British Study Says Instant Runoff Voting, if Used in Last British Election, Would have Helped Liberal Democrats, Harmed Major Parties

The Economist has this article about the upcoming British vote on Instant Runoff Voting (called Alternative Voting in Britain, or “AV” for short). Toward the end of the article, one reads that the University of Essex studied exit polls and opinion polls from the last election, and predicted what would have happened if Britain had been using IRV in that election.

The actual results were: Conservative 305 seats, Labour 258 seats, Liberal Democrats 57 seats (the article doesn’t mention the seats won by other parties). Under IRV, the study predicts the results would have been: Conservative 283, Labour 248, Liberal Democrats 89. Thanks to Jerry Kunz for the link.


Comments

British Study Says Instant Runoff Voting, if Used in Last British Election, Would have Helped Liberal Democrats, Harmed Major Parties — 11 Comments

  1. ANY profs in the U.K. able to detect —

    1. UNEQUAL votes for each MP winner.

    2. UNEQUAL total votes in each MP election area.

    3. About 20-25 percent indirect minority rule — to elect a bare majority of the MPs.

    P.R. and App.V. NOW — to save Civilization from the robot party hacks.

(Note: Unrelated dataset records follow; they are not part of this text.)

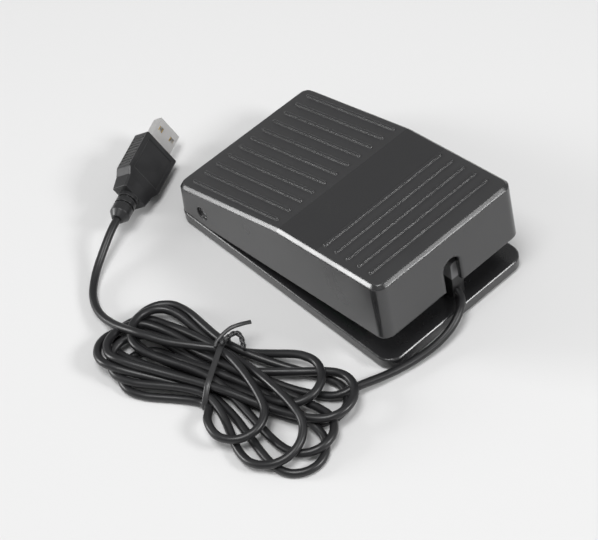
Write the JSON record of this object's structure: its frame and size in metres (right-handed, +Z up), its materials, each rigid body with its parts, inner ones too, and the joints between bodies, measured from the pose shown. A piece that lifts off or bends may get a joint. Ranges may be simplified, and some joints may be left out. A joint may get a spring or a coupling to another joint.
{
  "type": "foot pedal switch",
  "caption": "Foot pedal switch: a hinged, ribbed wedge cover over a flat base with rubber feet, a snap-action switch inside and a tied hank of cord that ends in a flat plug.",
  "frame": {"origin": "middle of the base, at the underside of the rubber feet, without the free cord", "axes": "+X across the pedal to the right, +Y to the hinge at the rear, the cord leaves at -Y, +Z up"},
  "size_m": [0.1491, 0.1784, 0.0458],
  "materials": {
    "cover_plastic": "black, glossy walls and grained tread fields",
    "base_plastic": "black, glossy",
    "steel": "bright plated",
    "spring_steel": "bright spring steel",
    "switch_plastic": "moulded, matt",
    "red_plastic": "red, smooth",
    "brass": "plated contact metal",
    "board_green": "green solder mask",
    "chip_black": "moulded, matt",
    "component_tan": "ceramic",
    "header_ivory": "ivory nylon",
    "wire_colours": "thin coloured insulation",
    "wire_blue": "thin blue insulation",
    "anchor_grey": "dark grey, semi-gloss",
    "clamp_black": "black nylon",
    "cord_black": "soft black sheath, satin",
    "tie_black": "coated wire, satin",
    "plug_black": "moulded, satin",
    "shell_metal": "bright nickel plate",
    "tongue_white": "white moulding",
    "foot_rubber": "black rubber"
  },
  "bodies": {
    "base": {"base_tray": "base_plastic", "hinge_pin": "steel", "return_spring": "spring_steel", "switch_body": "switch_plastic", "switch_terminals": "brass", "switch_screws": "steel", "circuit_board": "board_green", "usb_chip": "chip_black", "board_parts": "component_tan", "crystal": "steel", "board_screws": "steel", "cord_header": "header_ivory", "switch_header": "header_ivory", "inner_wires": "wire_colours", "switch_wires": "wire_blue", "cord_anchor": "anchor_grey", "cord_clamp": "clamp_black", "clamp_screws": "steel", "cord_inner": "cord_black", "cord_run": "cord_black", "cord_hank": "cord_black", "cord_lead": "cord_black", "twist_tie": "tie_black", "plug_body": "plug_black", "plug_neck": "plug_black", "plug_shell": "shell_metal", "plug_tongue": "tongue_white", "plug_contacts": "brass", "rubber_feet": "foot_rubber", "stop_pads": "foot_rubber"},
    "pedal": {"pedal_cover": "cover_plastic"},
    "plunger": {"switch_plunger": "red_plastic"},
    "lever": {"switch_lever": "spring_steel"}
  },
  "joints": [
    {"name": "pedal_hinge", "type": "hinge", "parent": "base", "child": "pedal", "pos_m": [0, 0.0455, 0.0133], "axis": [1, 0, 0], "range_deg": [0, 4.2], "stiffness_Nm_per_rad": 8, "springref_deg": -2.58, "deforming": ["return_spring"]},
    {"name": "lever_pivot", "type": "hinge", "parent": "base", "child": "lever", "pos_m": [0, 0.017, 0.025], "axis": [1, 0, 0], "range_deg": [0, 9.7]},
    {"name": "plunger_slide", "type": "slide", "parent": "base", "child": "plunger", "axis": [0, 0, -1], "range_m": [0, 0.00095]}
  ],
  "couplings": [
    {"joint": "lever_pivot", "follows": "pedal_hinge", "ratio": 2.3},
    {"joint": "plunger_slide", "follows": "pedal_hinge", "m_per_rad": 0.0126}
  ]
}
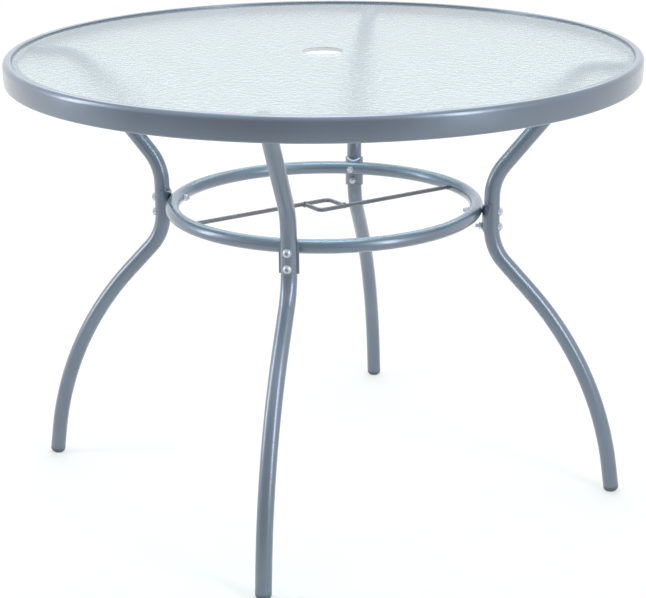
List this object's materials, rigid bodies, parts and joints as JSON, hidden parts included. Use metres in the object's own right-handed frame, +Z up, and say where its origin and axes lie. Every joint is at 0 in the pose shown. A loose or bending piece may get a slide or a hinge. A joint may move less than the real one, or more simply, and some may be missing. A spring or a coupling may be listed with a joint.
{
  "type": "umbrella table",
  "caption": "Round patio table with a rippled glass top, umbrella hole, deep steel rim and bowed tube legs joined by a stretcher ring with a pole guide.",
  "frame": {"origin": "floor plane, under the middle of the umbrella hole", "axes": "+Z up along the axis of the umbrella hole; the legs stand on +X, +Y, -X and -Y"},
  "size_m": [1, 1, 0.72],
  "materials": {
    "glass": "tempered, rippled on one face",
    "powder_coat": "satin powder coat, blue grey",
    "zinc": "bright zinc plate",
    "cap_plastic": "moulded blue grey plastic",
    "seal": "matt grey extruded strip"
  },
  "bodies": {
    "root": {"glass_top": "glass", "rim_frame": "powder_coat", "glass_seal": "seal", "stretcher_ring": "powder_coat", "guide_rod_left": "powder_coat", "guide_rod_right": "powder_coat", "ring_bolts_long": "zinc", "ring_bolts_short": "zinc", "rim_bolts": "zinc", "saddle_washers": "zinc", "hex_nuts": "zinc", "leg_right": "powder_coat", "foot_cap_right": "cap_plastic", "leg_saddle_right": "powder_coat", "rim_stub_right": "powder_coat", "leg_back": "powder_coat", "foot_cap_back": "cap_plastic", "leg_saddle_back": "powder_coat", "rim_stub_back": "powder_coat", "leg_left": "powder_coat", "foot_cap_left": "cap_plastic", "leg_saddle_left": "powder_coat", "rim_stub_left": "powder_coat", "leg_front": "powder_coat", "foot_cap_front": "cap_plastic", "leg_saddle_front": "powder_coat", "rim_stub_front": "powder_coat"}
  },
  "joints": []
}
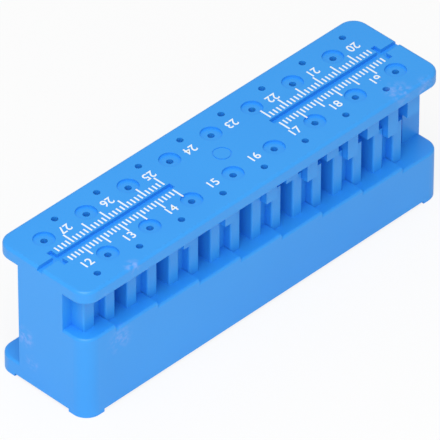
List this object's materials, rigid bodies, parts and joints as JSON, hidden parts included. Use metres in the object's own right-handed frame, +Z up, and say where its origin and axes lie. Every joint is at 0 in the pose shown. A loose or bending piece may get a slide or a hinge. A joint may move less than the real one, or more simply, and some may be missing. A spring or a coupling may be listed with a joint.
{
  "type": "endodontic measuring block",
  "caption": "Blue moulded block with stepped side ledges under rows of holes for reading file lengths, and ruler grooves in its top.",
  "frame": {"origin": "middle of the footprint, at the level the feet stand on", "axes": "+X along the length, -Y towards the side with the shallow ledges, +Z up out of the ruler face"},
  "size_m": [0.101, 0.0252, 0.032],
  "materials": {
    "body": "satin moulded plastic"
  },
  "bodies": {
    "root": {"measuring_block": "body"}
  },
  "joints": []
}
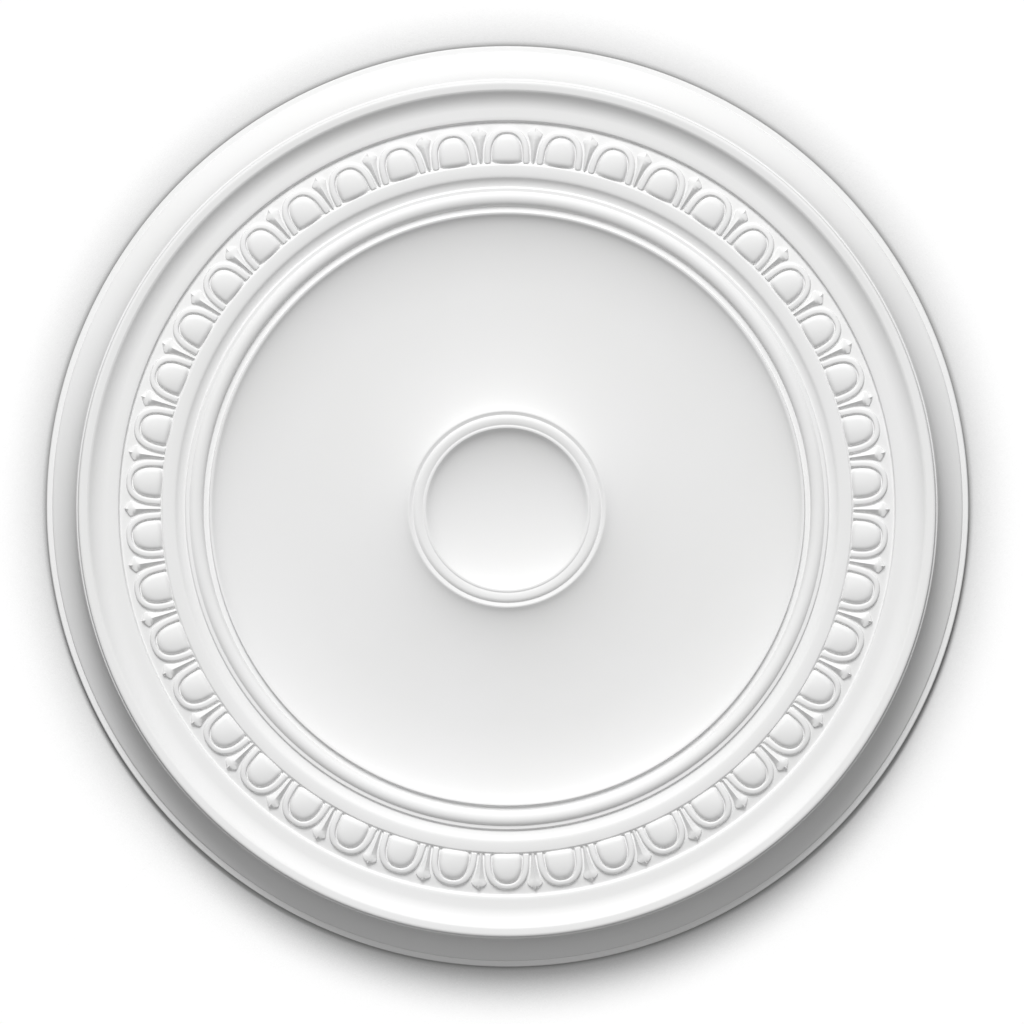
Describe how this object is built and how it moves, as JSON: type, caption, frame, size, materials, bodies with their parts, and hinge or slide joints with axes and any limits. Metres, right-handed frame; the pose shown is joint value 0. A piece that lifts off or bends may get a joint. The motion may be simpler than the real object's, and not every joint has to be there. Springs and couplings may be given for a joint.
{
  "type": "ceiling rose",
  "caption": "Round ceiling rose with a hollow-moulded rim, an egg-and-dart belt, a bead and a dished centre inside a raised ring.",
  "frame": {"origin": "centre of the flat back, which is fixed to the ceiling", "axes": "+Z out of the moulded face, along the rose's axis, so the rose lies on its back as on a bench and is turned over to be fixed; +X runs through a dart and +Y through an egg"},
  "size_m": [0.6199, 0.62, 0.034],
  "materials": {
    "rose_white": "matt white primed skin of a rigid foam casting"
  },
  "bodies": {
    "root": {"ceiling_rose": "rose_white"}
  },
  "joints": []
}
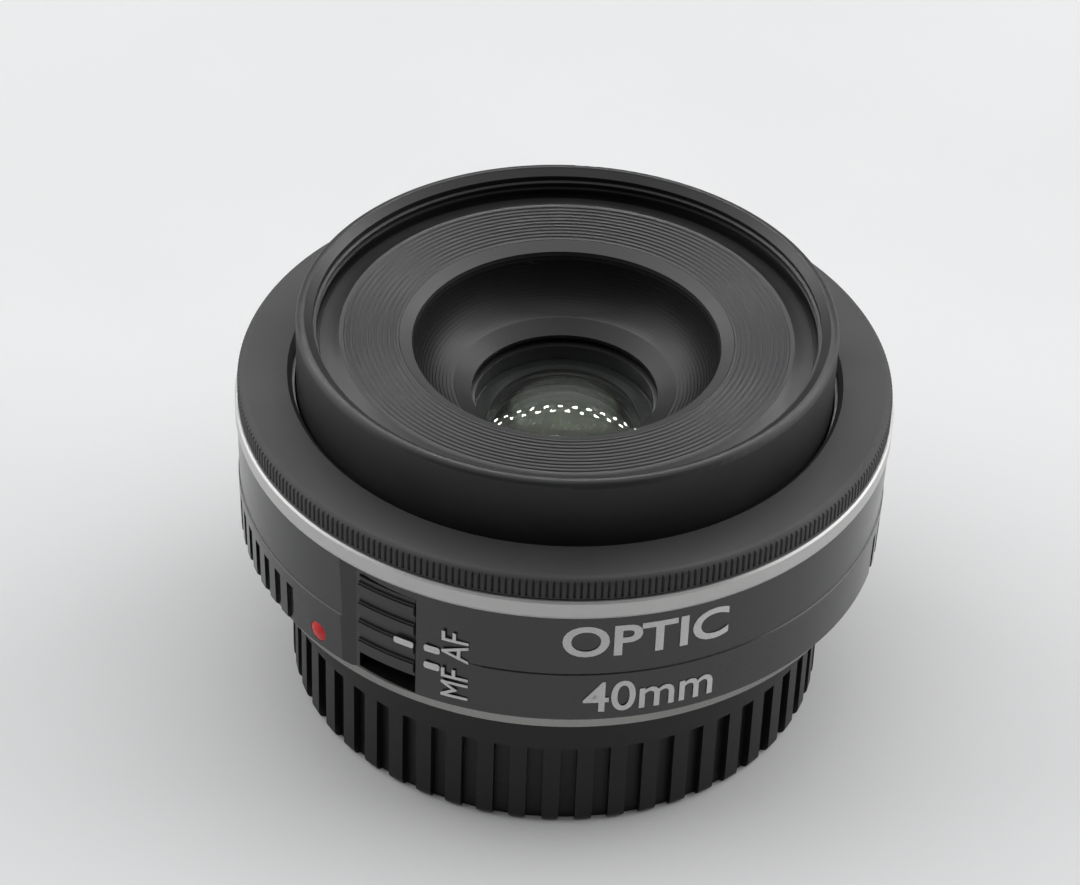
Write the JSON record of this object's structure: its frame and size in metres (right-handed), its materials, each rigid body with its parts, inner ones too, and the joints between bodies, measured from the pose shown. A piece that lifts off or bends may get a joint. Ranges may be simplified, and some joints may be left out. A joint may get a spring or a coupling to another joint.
{
  "type": "prime camera lens",
  "caption": "Flat autofocus prime lens on its ribbed rear cap: the optical unit extends, with focus ring, AF/MF switch, iris and bayonet mount.",
  "frame": {"origin": "centre of the rear cap's foot, on the surface the lens stands on", "axes": "+Z along the optical axis to the front; -Y towards the printed side, with the switch to its left; +X to the right of it"},
  "size_m": [0.0682, 0.0682, 0.0444],
  "materials": {
    "cap_plastic": "satin moulded",
    "barrel_plastic": "satin black paint on plastic",
    "ring_plastic": "fine matte black",
    "front_plastic": "satin black",
    "baffle_black": "dead matte black",
    "silver_paint": "satin silver",
    "mount_metal": "chromed brass, satin",
    "screw_steel": "plain steel",
    "contact_gold": "gold plated",
    "inner_plastic": "black glass-filled plastic",
    "slide_plastic": "natural acetal",
    "gear_plastic": "natural acetal",
    "board_green": "solder mask",
    "chip_black": "moulded epoxy",
    "flex_amber": "polyimide film",
    "lens_glass": "coated optical glass",
    "blade_black": "blackened spring steel",
    "motor_can": "plated can",
    "index_red": "red bead",
    "knob_plastic": "satin black"
  },
  "bodies": {
    "barrel": {"main_barrel": "barrel_plastic", "index_dot": "index_red", "silver_ring": "silver_paint", "focus_ring_keeper": "inner_plastic", "bayonet_mount": "mount_metal", "mount_screws": "screw_steel", "contact_block": "inner_plastic", "contact_pins": "contact_gold", "contact_screws": "screw_steel", "rear_baffle": "baffle_black", "guide_barrel": "inner_plastic", "guide_screws": "screw_steel", "base_plate": "inner_plastic", "idler_shaft": "screw_steel", "focus_motor": "motor_can", "gear_bridge": "inner_plastic", "small_screws": "screw_steel", "main_board": "board_green", "board_chips": "chip_black", "board_spacers": "slide_plastic", "contact_flex": "flex_amber", "focus_sensors": "chip_black", "switch_board": "board_green"},
    "rear_cap": {"rear_cap": "cap_plastic"},
    "focus_ring": {"focus_ring": "ring_plastic", "encoder_comb": "blade_black"},
    "cam_ring": {"cam_ring": "slide_plastic", "cam_gear": "gear_plastic"},
    "idler_gear": {"idler_gear": "gear_plastic"},
    "motor_pinion": {"motor_pinion": "gear_plastic"},
    "af_switch": {"switch_knob": "knob_plastic", "switch_brush": "contact_gold"},
    "optical_unit": {"filter_ring": "front_plastic", "front_trim_ring": "front_plastic", "front_baffle": "baffle_black", "inner_barrel": "inner_plastic", "cam_followers": "slide_plastic", "follower_screws": "screw_steel", "front_cell": "inner_plastic", "front_retainer": "inner_plastic", "rear_cell": "inner_plastic", "rear_retainer": "inner_plastic", "lens_1": "lens_glass", "lens_2": "lens_glass", "lens_3": "lens_glass", "lens_4": "lens_glass", "lens_5": "lens_glass", "lens_6": "lens_glass", "iris_base": "inner_plastic", "iris_cover": "inner_plastic", "iris_motor": "motor_can"},
    "iris_drive_ring": {"iris_drive_ring": "blade_black"},
    "iris_pinion": {"iris_pinion": "gear_plastic"},
    "iris_blade_1": {"iris_blade_1": "blade_black"},
    "iris_blade_2": {"iris_blade_2": "blade_black"},
    "iris_blade_3": {"iris_blade_3": "blade_black"},
    "iris_blade_4": {"iris_blade_4": "blade_black"},
    "iris_blade_5": {"iris_blade_5": "blade_black"},
    "iris_blade_6": {"iris_blade_6": "blade_black"},
    "iris_blade_7": {"iris_blade_7": "blade_black"}
  },
  "joints": [
    {"name": "focus_slide", "type": "slide", "parent": "barrel", "child": "optical_unit", "axis": [0, 0, 1], "range_m": [-0.0046, 0.0026]},
    {"name": "focus_ring_turn", "type": "hinge", "parent": "barrel", "child": "focus_ring", "pos_m": [0, 0, 0.036], "axis": [0, 0, 1], "continuous": true},
    {"name": "cam_ring_turn", "type": "hinge", "parent": "barrel", "child": "cam_ring", "pos_m": [0, 0, 0.028], "axis": [0, 0, 1], "range_deg": [-32.55, 57.55]},
    {"name": "idler_gear_turn", "type": "hinge", "parent": "barrel", "child": "idler_gear", "pos_m": [0.01833, -0.01059, 0.0214], "axis": [0, 0, 1], "range_deg": [-147.54, 260.87]},
    {"name": "motor_pinion_turn", "type": "hinge", "parent": "barrel", "child": "motor_pinion", "pos_m": [0.01938, -0.00217, 0.0214], "axis": [0, 0, 1], "range_deg": [-652.18, 368.84]},
    {"name": "af_switch_slide", "type": "slide", "parent": "barrel", "child": "af_switch", "axis": [0, 0, 1], "range_m": [-0.002, 0]},
    {"name": "rear_cap_twist", "type": "hinge", "parent": "barrel", "child": "rear_cap", "pos_m": [0, 0, 0.016], "axis": [0, 0, 1], "range_deg": [-60, 0]},
    {"name": "iris_ring_turn", "type": "hinge", "parent": "optical_unit", "child": "iris_drive_ring", "pos_m": [0, 0, 0.0253], "axis": [0, 0, 1], "range_deg": [0, 15]},
    {"name": "iris_pinion_turn", "type": "hinge", "parent": "optical_unit", "child": "iris_pinion", "pos_m": [0, -0.01428, 0.0253], "axis": [0, 0, 1], "range_deg": [-163.22, 0.1]},
    {"name": "iris_blade_1_turn", "type": "hinge", "parent": "optical_unit", "child": "iris_blade_1", "pos_m": [0.0122, 0, 0.0245], "axis": [0, 0, 1], "range_deg": [-0.05, 25.55]},
    {"name": "iris_blade_2_turn", "type": "hinge", "parent": "optical_unit", "child": "iris_blade_2", "pos_m": [0.00761, 0.00954, 0.0245], "axis": [0, 0, 1], "range_deg": [-0.05, 25.55]},
    {"name": "iris_blade_3_turn", "type": "hinge", "parent": "optical_unit", "child": "iris_blade_3", "pos_m": [-0.00271, 0.01189, 0.0245], "axis": [0, 0, 1], "range_deg": [-0.05, 25.55]},
    {"name": "iris_blade_4_turn", "type": "hinge", "parent": "optical_unit", "child": "iris_blade_4", "pos_m": [-0.01099, 0.00529, 0.0245], "axis": [0, 0, 1], "range_deg": [-0.05, 25.55]},
    {"name": "iris_blade_5_turn", "type": "hinge", "parent": "optical_unit", "child": "iris_blade_5", "pos_m": [-0.01099, -0.00529, 0.0245], "axis": [0, 0, 1], "range_deg": [-0.05, 25.55]},
    {"name": "iris_blade_6_turn", "type": "hinge", "parent": "optical_unit", "child": "iris_blade_6", "pos_m": [-0.00271, -0.01189, 0.0245], "axis": [0, 0, 1], "range_deg": [-0.05, 25.55]},
    {"name": "iris_blade_7_turn", "type": "hinge", "parent": "optical_unit", "child": "iris_blade_7", "pos_m": [0.00761, -0.00954, 0.0245], "axis": [0, 0, 1], "range_deg": [-0.05, 25.55]}
  ],
  "couplings": [
    {"joint": "cam_ring_turn", "follows": "focus_slide", "rad_per_m": -218.17},
    {"joint": "idler_gear_turn", "follows": "focus_slide", "rad_per_m": -989.02},
    {"joint": "motor_pinion_turn", "follows": "focus_slide", "rad_per_m": 2472.5},
    {"joint": "iris_pinion_turn", "follows": "iris_ring_turn", "ratio": -10.875},
    {"joint": "iris_blade_1_turn", "follows": "iris_ring_turn", "ratio": 1.7},
    {"joint": "iris_blade_2_turn", "follows": "iris_ring_turn", "ratio": 1.7},
    {"joint": "iris_blade_3_turn", "follows": "iris_ring_turn", "ratio": 1.7},
    {"joint": "iris_blade_4_turn", "follows": "iris_ring_turn", "ratio": 1.7},
    {"joint": "iris_blade_5_turn", "follows": "iris_ring_turn", "ratio": 1.7},
    {"joint": "iris_blade_6_turn", "follows": "iris_ring_turn", "ratio": 1.7},
    {"joint": "iris_blade_7_turn", "follows": "iris_ring_turn", "ratio": 1.7}
  ]
}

  2. Analyses like this are very hard to generalize to the party systems of other countries or the same country at other points in time. In the circumstances of recent U.K. elections, the Lib Dems might well benefit from IRV/Alternative Vote, as predicted here. If so, the overall result would be somewhat more proportional. Given other patterns of voter preferences, in combination with different geographical distributions of support, IRV can also do the opposite — give an even larger artificial majority than FPTP to the largest party. At all depends.

  3. IF the Alt.V. – IRV passes, then the minority rule percentage would be about 30 percent as in most gerrymander legislative bodies in the U.S.A. — average 60 percent district winners in about half the gerrymander districts = 60 x 1/2 = 30 percent.

  4. The thing is IRV/AV isn’t a perfect system, I think most notable figures who have related themselves to the Campaign on either side has admitted this; its just a question of whether its better than the system we have and whether it’d hinder attempts to move to a PR system if we wanted to in future if it did pass (the reason why most minor parties is saying no).

    Almost certainly, minor parties especially in England would be destroyed, The Green’s seat had the second worst % win in the entire country, with 31% and would almost certainly not win.

    The Lib Dems would have benefited at the Conservatives expense if it does pass; on the condition that their vote doesn’t totally shatter by the time they get to an election. I can’t see the Lib Dems hitting the 60 seat mark with or without AV and I certainly won’t be voting for them next election.

  5. “hurt major parties”…I thought Liberal Democrats are a major party, albeit the third largest.

  6. If the Alt.V. passes there will be 600 seats – much easier to have gerrymanders to wipe out the LibDems and pack the Labour folks into ghetto districts.

    i.e. semi-permanent Cons control for a LONG time.

    Top LibDems are TOTAL math MORONS.

  7. #5, these definitions are not precise. To me, a “major party” is one that has a chance of organizing the government, i.e., a party that has a chance of coming in with more seats than any other party.

  8. @ Demo Rep, the constituency size, location and number are actually part of a review totally separate from the AV referendum, and will possibly be passed even if it fails.

    I’ve said before why I think reduction to 600 seats is a mistake, the lowest level since the Union of Great Britain and Ireland 200 years ago, and still no “state” representation for those of us living in England.